Diz-nos cinco dos seus discos favoritos de todos os tempos e os que mais gostaste de ouvir recentemente.
É difícil. Posso dizer-te que houve uma fase mais ligada ao rock, aos Rolling Stones – os Beatles nem por isso – e a Bowie e, a partir dos anos 90, interessei-me mais pelo jazz e pelas músicas do mundo, de outras culturas e países. Seguiu-se depois a música clássica. Gosto muito de Bach e de Schubert, por exemplo.
Foi curioso ver duas pessoas partilharem um palco – Fela Kuti e Tony Allen – com duas visões tão distintas da música e de como esta pode afectar as pessoas e o mundo. De quem te sentes mais perto?
Sabes, tem dias. Por um lado – não só em relação à música – é inevitável, quando fazes durante muitos anos de reportagens de guerra, tornares-te um pessimista em relação à natureza humana. Não tenho essa ideia muito certa de que o ser humano é bom. Não acho que o ser humano seja bom ou mau, nós é que nos construímos a nós próprios. Mas aquilo que é o dado mais imediato e mais óbvio é sermos, à partida, todos maus. O bem é algo que se constrói, com esforço e elaboração. Muito facilmente nos habituamos às maiores atrocidades. Nesse sentido aproximo-me mais do optimista. Acho que é possível mudar mas, para isso, é preciso passar por muito.
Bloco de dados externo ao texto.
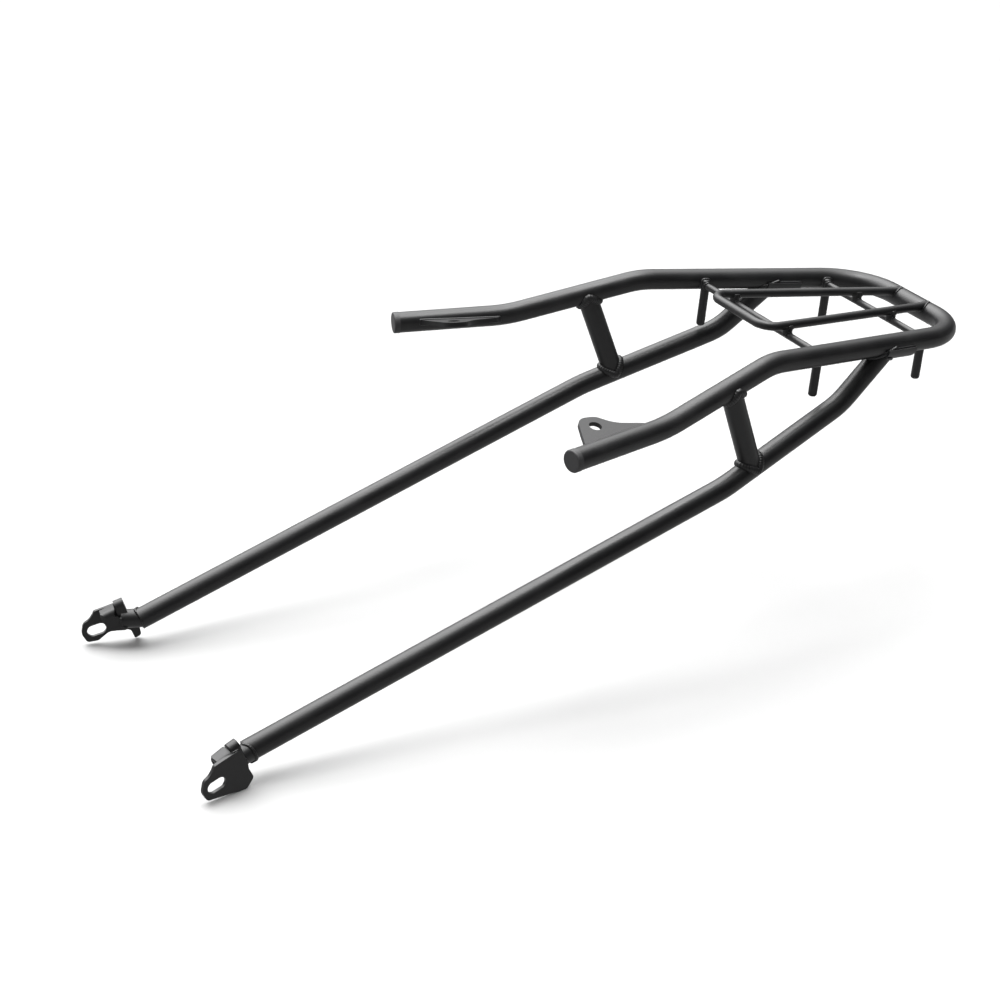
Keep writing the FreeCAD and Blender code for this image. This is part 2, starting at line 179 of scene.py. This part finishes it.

“Nada mudou e tudo mudou”, diz sobre Afife. Pode dizer-se o mesmo desta viagem em relação a ti próprio?
As viagens por um lado mudam-nos, não só porque aprendes e vês coisas como, também, vais alterando a tua atitude perante os outros, as coisas e a própria vida. Mas ao mesmo tempo também te ajudam na auto-descoberta. Podes imaginar que estavas perdido e, de súbito, encontras-te enquanto viajas. Talvez porque, ao viajar, tendemos a apreciar o que é mais importante e a eliminar o supérfluo.